Sounds from above now or was it her heart? Sounds from above. Sounds came clearly to her from overhead. The oubliette that held her was in the part of the basement directly beneath the kitchen. Footsteps now across the kitchen floor, and running water. The scratching of dog claws on linoleum. Nothing then until a weak disc of yellow light through the open trap above as the basement lights came on. Then blazing light in the pit, and this time she sat up into the light, the futon across her legs, determined to look around, trying to peer through her fingers as her eyes adjusted, her shadow swaying around her as a floodlamp lowered into the pit swung on its cord high above.

She flinched as her toilet bucket moved, lifted, swayed upward on its flimsy string, twisting slowly as it rose toward the light.

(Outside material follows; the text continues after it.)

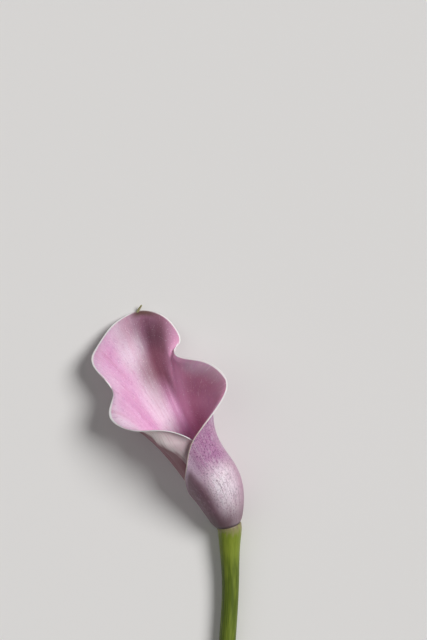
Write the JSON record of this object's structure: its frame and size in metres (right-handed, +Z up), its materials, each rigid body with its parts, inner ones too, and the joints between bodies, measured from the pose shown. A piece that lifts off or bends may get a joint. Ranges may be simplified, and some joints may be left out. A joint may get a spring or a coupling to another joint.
{
  "type": "calla lily flower",
  "caption": "Cut calla lily lying on its back: a rolled pink spathe with a wavy margin round a yellow spadix, on a smooth green stem.",
  "frame": {"origin": "middle of the bounding box at the height of the surface that the flower lies on", "axes": "+Y along the stem towards the flower's tip, +X to the right seen from above, +Z up out of the flower's open mouth"},
  "size_m": [0.074, 0.2786, 0.0367],
  "materials": {
    "spathe": "soft satin leaf, lilac pink with fine veins and a pale margin",
    "stem": "smooth waxy green with faint lengthwise ribs",
    "spadix": "matt yellow, covered in small florets"
  },
  "bodies": {
    "root": {"stem": "stem", "spathe": "spathe", "spadix": "spadix"}
  },
  "joints": []
}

She tried to swallow down her fear, got too much air with it, but managed to speak.

"My family will pay," she said. "Cash. My mother will pay it now, no questions asked. This is her private-- oh!" a flapping shadow down on her, only a towel. "This is her private number. It's 202-"

"Wash yourself."

It was the same unearthly voice she'd heard talking to the dog.

Another bucket coming down on a thin cord. She smelled hot, soapy water.

"Take it off and wash yourself all over, or you'll get the hose." And an aside to the dog as the voice faded, "Yes it will get the hose, won't it, Darlingheart, yes it will!"